As long as I was joining hidden communities, I also signed up for a perpetual traveler mailing list called PT-Refuge. Survivalists understood handheld tools like guns, knives, archery bows, fishing poles, and can openers. But they had almost no interest in nontangible tools like passports, trusts, LLCs, and numbered accounts. Perhaps they didn’t think these things would still be around WTSHTF. Or, more likely, judging by some of the survivalists I corresponded with, they clung fiercely to their own conception of America, and a SHTF scenario was also an opportunity to form a militia and remake the country according to their own ideals.

I called Spencer to tell him to check out the Survivalist Boards. He was in St. Kitts with his brother and his parents—who, unlike my family, supported his endeavors. They were getting citizenships too.

“I knew you’d catch on eventually,” he told me.

“Thanks, I think.”

“These are the kinds of things you should be considering,” he continued as he scrolled through the posts. “The way I see it, there are only two situations we need to be prepared for.”

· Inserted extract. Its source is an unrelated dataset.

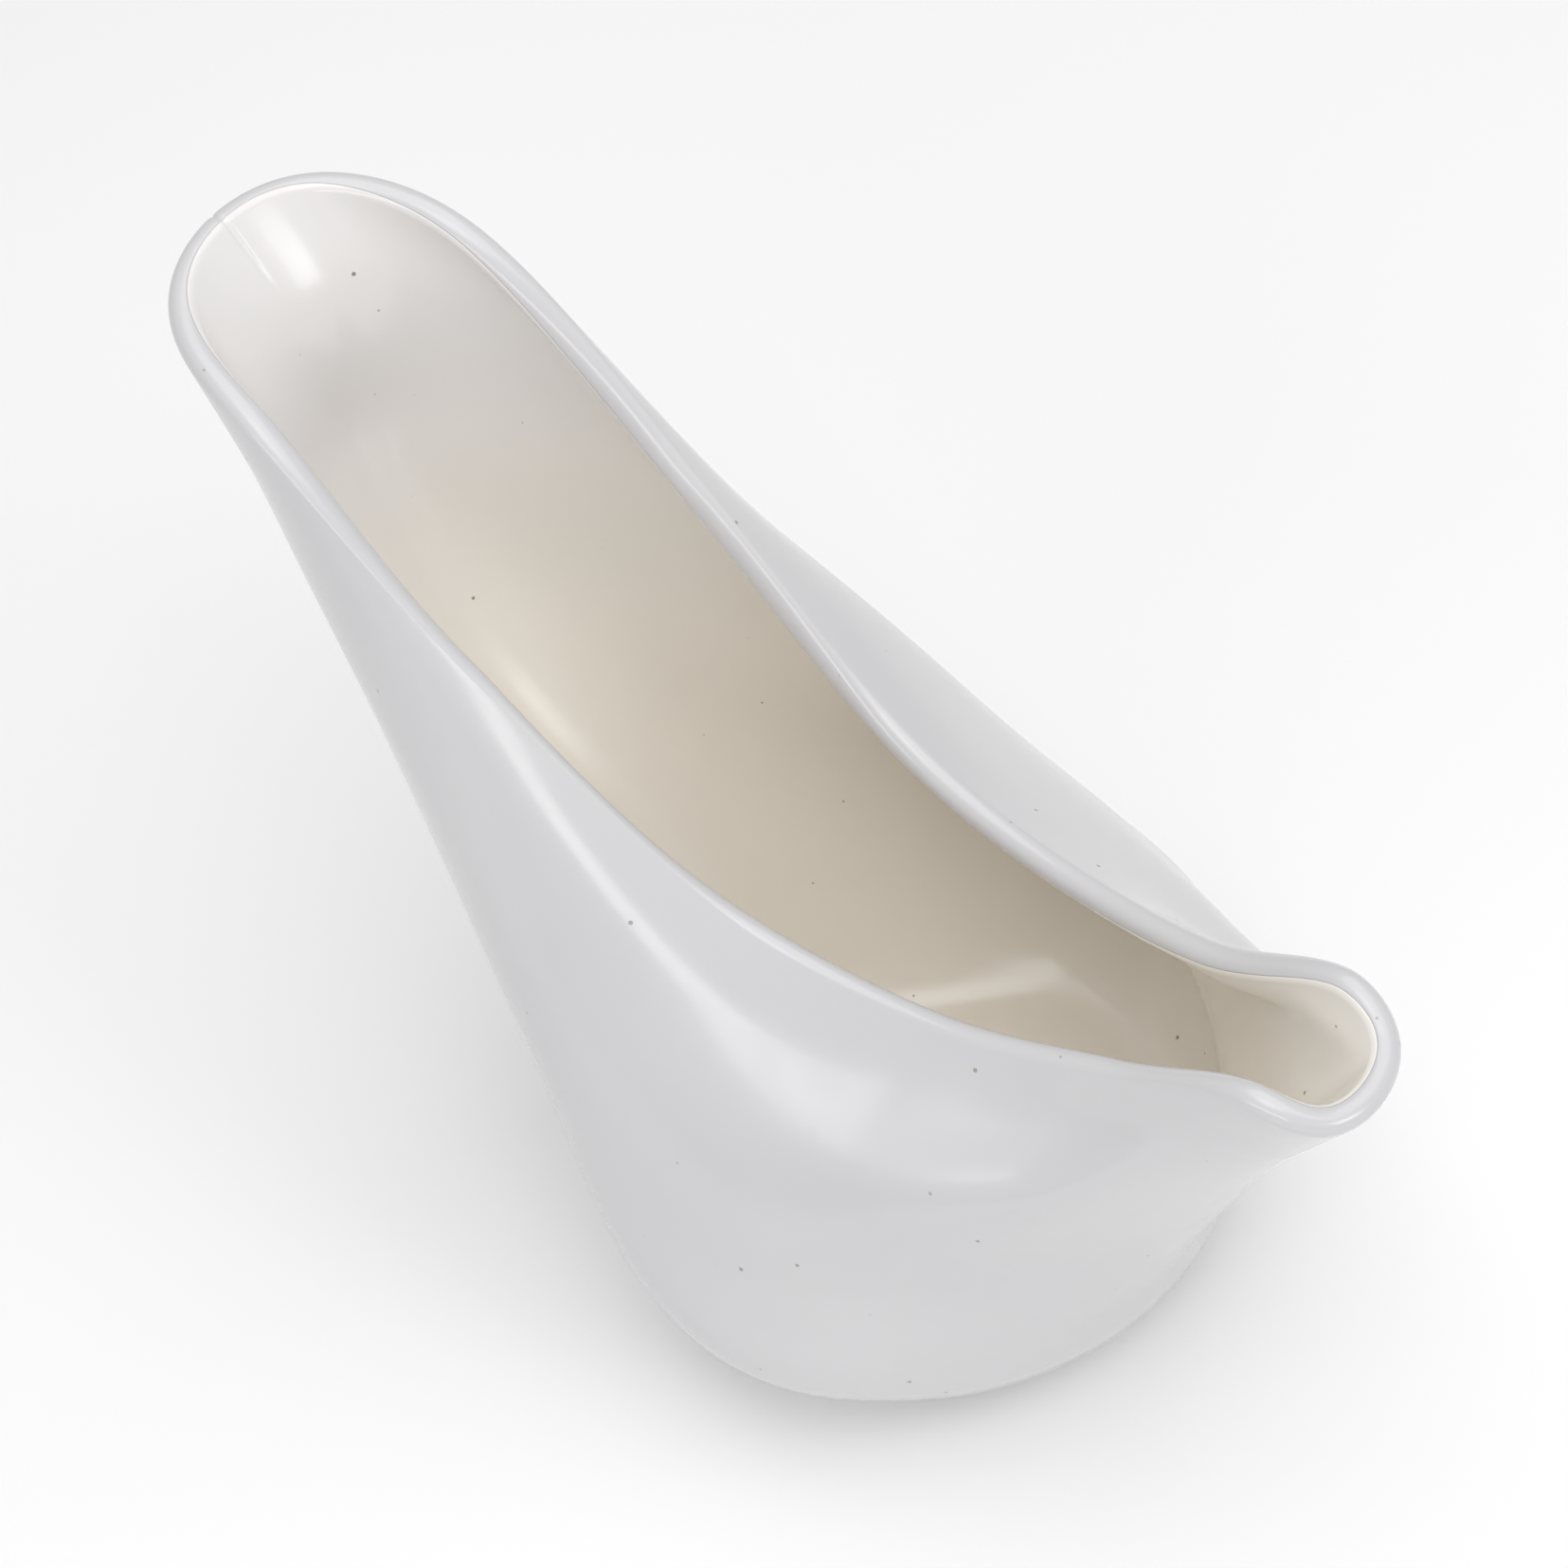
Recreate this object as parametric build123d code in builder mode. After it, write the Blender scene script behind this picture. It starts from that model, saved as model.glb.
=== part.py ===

Since I’d discovered the boards, I’d been thinking the same thing. “Bugging in and bugging out?”

“If that’s what they call it, yes. First, you need to have enough supplies at home so you can survive with no help from anything or anyone in the outside world. Next, you need an escape route in case you have to leave your home. And that escape route should lead you to a safe retreat.”

“Like St. Kitts.”

“Once we get our passports.” He sighed. He’d been feuding over contract details with the developer of the property he wanted to buy, so he hadn’t even filed for his citizenship yet. “Our biggest challenge is going to be just getting out of the city, because traffic will be bumper-to-bumper.”

“I’ll tell you what. Have a good time in St. Kitts. I’ll look into ways to bug out when the shit hits the fan.”

I was already talking like a hard-core survivalist.